__What to produce__: Find every line in the records that holds the string "parts". Copy each one.

__Information supplied__:
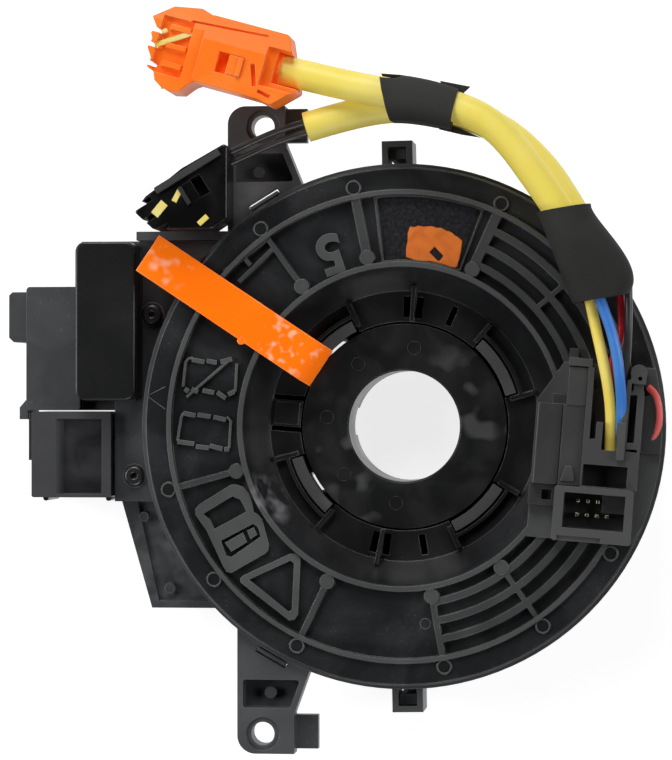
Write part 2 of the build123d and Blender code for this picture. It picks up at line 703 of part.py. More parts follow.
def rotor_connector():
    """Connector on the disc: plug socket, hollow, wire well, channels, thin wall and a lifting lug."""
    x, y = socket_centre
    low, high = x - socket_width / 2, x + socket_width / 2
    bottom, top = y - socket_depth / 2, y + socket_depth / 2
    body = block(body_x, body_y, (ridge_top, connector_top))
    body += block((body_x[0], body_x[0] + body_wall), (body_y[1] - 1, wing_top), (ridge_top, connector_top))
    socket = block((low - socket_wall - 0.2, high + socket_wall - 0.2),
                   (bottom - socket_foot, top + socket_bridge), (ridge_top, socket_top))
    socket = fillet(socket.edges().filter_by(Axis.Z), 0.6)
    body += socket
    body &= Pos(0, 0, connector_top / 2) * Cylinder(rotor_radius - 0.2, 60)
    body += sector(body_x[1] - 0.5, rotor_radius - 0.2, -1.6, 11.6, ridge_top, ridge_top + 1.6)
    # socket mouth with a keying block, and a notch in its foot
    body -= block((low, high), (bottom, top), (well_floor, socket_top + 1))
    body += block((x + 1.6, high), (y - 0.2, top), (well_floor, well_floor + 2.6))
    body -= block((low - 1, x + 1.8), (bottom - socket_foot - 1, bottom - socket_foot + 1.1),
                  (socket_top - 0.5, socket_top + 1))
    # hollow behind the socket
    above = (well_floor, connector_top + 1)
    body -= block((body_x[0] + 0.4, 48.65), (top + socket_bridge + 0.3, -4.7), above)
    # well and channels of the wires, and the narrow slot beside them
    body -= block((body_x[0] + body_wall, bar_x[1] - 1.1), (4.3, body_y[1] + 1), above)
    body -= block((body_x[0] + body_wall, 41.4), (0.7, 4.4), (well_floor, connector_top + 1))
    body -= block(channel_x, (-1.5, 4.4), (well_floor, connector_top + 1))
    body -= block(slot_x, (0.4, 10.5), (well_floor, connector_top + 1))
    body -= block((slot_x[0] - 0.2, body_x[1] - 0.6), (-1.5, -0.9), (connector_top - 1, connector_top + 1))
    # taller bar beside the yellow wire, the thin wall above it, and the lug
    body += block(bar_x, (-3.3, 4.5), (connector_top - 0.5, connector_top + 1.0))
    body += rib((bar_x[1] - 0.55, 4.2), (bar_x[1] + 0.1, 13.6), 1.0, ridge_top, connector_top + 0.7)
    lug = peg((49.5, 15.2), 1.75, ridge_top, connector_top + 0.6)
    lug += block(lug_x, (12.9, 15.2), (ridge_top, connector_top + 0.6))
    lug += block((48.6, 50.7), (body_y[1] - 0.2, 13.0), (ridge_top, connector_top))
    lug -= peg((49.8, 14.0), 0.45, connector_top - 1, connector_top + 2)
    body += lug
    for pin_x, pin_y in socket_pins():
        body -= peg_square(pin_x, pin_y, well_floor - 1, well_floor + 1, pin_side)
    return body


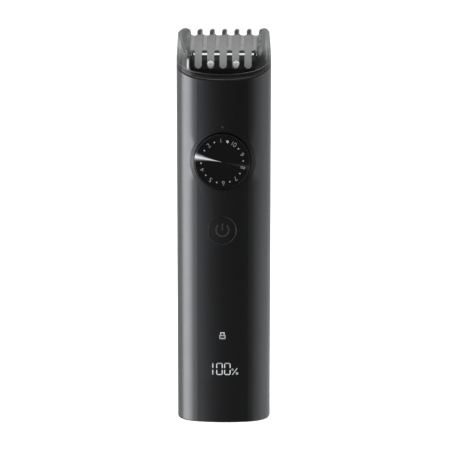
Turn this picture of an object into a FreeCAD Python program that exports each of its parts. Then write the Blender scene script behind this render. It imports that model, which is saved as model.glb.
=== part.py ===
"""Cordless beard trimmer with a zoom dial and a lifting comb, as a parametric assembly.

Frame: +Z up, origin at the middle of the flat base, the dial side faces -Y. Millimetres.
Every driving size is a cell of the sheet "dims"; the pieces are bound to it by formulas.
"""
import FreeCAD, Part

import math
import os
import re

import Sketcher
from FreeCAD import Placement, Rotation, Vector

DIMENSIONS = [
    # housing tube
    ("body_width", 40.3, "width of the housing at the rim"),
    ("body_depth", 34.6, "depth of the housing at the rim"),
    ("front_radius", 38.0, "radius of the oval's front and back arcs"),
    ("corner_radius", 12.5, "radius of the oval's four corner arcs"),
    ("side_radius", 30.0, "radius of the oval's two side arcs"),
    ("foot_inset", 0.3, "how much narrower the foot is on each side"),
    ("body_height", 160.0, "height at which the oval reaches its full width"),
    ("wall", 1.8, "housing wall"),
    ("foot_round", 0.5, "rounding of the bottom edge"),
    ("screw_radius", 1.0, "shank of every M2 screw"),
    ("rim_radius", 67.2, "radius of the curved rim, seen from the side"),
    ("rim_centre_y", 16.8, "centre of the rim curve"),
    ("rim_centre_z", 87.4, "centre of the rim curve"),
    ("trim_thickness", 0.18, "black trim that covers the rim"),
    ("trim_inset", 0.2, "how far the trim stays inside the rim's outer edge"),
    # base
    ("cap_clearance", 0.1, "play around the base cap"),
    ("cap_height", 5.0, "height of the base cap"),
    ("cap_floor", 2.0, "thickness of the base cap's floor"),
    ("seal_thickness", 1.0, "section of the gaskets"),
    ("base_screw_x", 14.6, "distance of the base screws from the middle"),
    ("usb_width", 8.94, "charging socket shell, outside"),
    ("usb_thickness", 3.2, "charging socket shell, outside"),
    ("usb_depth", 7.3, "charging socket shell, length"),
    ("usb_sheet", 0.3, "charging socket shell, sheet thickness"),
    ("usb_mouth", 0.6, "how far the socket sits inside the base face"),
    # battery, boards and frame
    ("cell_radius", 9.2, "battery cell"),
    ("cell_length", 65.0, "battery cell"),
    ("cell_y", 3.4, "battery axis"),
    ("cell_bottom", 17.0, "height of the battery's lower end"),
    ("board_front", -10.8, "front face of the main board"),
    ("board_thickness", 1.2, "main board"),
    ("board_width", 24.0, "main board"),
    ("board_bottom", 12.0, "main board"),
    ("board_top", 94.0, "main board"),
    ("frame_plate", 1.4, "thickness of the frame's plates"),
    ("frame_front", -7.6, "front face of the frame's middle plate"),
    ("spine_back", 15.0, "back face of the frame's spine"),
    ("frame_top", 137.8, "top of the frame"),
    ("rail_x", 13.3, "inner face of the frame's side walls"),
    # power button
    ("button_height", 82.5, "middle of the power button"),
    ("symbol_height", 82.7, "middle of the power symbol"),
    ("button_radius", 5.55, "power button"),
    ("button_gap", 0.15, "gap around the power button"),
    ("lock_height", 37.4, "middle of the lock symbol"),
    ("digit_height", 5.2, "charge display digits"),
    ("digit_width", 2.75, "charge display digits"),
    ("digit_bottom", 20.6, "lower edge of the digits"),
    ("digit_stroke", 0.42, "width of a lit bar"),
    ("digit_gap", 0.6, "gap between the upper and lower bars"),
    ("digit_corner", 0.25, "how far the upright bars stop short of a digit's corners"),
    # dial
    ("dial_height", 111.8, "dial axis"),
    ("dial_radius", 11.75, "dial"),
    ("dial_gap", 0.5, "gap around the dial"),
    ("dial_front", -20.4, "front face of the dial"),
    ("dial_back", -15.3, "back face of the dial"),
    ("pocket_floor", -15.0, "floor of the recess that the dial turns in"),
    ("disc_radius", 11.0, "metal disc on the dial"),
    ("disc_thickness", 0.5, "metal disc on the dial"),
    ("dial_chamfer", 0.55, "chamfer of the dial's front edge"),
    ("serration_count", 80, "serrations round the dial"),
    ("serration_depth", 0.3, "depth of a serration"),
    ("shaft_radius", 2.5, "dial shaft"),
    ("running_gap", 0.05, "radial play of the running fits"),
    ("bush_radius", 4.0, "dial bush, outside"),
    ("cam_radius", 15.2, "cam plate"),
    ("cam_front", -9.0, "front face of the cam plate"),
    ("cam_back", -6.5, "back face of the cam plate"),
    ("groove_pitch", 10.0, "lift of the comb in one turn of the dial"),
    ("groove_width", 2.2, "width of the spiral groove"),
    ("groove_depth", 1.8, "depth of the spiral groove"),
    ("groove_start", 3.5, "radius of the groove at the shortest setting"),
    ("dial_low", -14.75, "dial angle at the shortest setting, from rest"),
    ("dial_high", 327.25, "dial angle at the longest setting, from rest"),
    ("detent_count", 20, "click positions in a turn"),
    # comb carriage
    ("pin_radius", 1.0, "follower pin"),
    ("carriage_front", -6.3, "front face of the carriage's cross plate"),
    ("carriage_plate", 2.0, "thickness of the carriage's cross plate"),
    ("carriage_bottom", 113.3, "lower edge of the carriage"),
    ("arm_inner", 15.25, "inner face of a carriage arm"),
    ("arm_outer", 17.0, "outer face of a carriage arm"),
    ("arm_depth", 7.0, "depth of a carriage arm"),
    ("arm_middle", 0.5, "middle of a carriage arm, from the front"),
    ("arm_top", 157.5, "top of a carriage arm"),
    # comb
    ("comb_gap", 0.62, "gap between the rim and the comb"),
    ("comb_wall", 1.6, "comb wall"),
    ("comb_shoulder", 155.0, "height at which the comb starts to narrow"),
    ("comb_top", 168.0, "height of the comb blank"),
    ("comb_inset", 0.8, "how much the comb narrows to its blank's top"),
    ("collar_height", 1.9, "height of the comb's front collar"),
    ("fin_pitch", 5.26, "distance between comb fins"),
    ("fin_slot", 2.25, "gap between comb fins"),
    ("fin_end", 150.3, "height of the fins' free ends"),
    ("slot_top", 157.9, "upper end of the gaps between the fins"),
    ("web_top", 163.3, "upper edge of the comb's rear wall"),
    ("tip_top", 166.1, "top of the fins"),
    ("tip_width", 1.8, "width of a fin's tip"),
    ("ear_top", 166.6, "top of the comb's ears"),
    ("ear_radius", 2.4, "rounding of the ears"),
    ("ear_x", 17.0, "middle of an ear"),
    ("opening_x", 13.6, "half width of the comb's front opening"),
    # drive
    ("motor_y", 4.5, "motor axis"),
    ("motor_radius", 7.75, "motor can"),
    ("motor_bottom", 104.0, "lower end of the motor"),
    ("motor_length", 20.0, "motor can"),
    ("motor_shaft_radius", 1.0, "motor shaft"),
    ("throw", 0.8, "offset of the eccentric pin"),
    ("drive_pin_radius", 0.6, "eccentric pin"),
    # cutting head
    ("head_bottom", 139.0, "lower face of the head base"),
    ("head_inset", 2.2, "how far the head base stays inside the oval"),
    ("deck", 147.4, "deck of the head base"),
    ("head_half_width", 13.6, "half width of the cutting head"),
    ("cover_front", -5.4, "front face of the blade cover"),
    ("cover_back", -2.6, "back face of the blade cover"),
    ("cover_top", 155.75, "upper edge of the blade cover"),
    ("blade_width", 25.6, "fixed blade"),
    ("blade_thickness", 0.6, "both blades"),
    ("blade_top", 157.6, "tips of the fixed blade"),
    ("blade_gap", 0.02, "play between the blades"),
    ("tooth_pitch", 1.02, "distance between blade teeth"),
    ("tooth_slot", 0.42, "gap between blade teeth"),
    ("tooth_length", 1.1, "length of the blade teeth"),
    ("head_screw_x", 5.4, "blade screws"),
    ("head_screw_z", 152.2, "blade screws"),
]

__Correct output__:
Write part 2 of the build123d and Blender code for this picture. It picks up at line 703 of part.py. More parts follow.
Turn this picture of an object into a FreeCAD Python program that exports each of its parts. Then write the Blender scene script behind this render. It imports that model, which is saved as model.glb.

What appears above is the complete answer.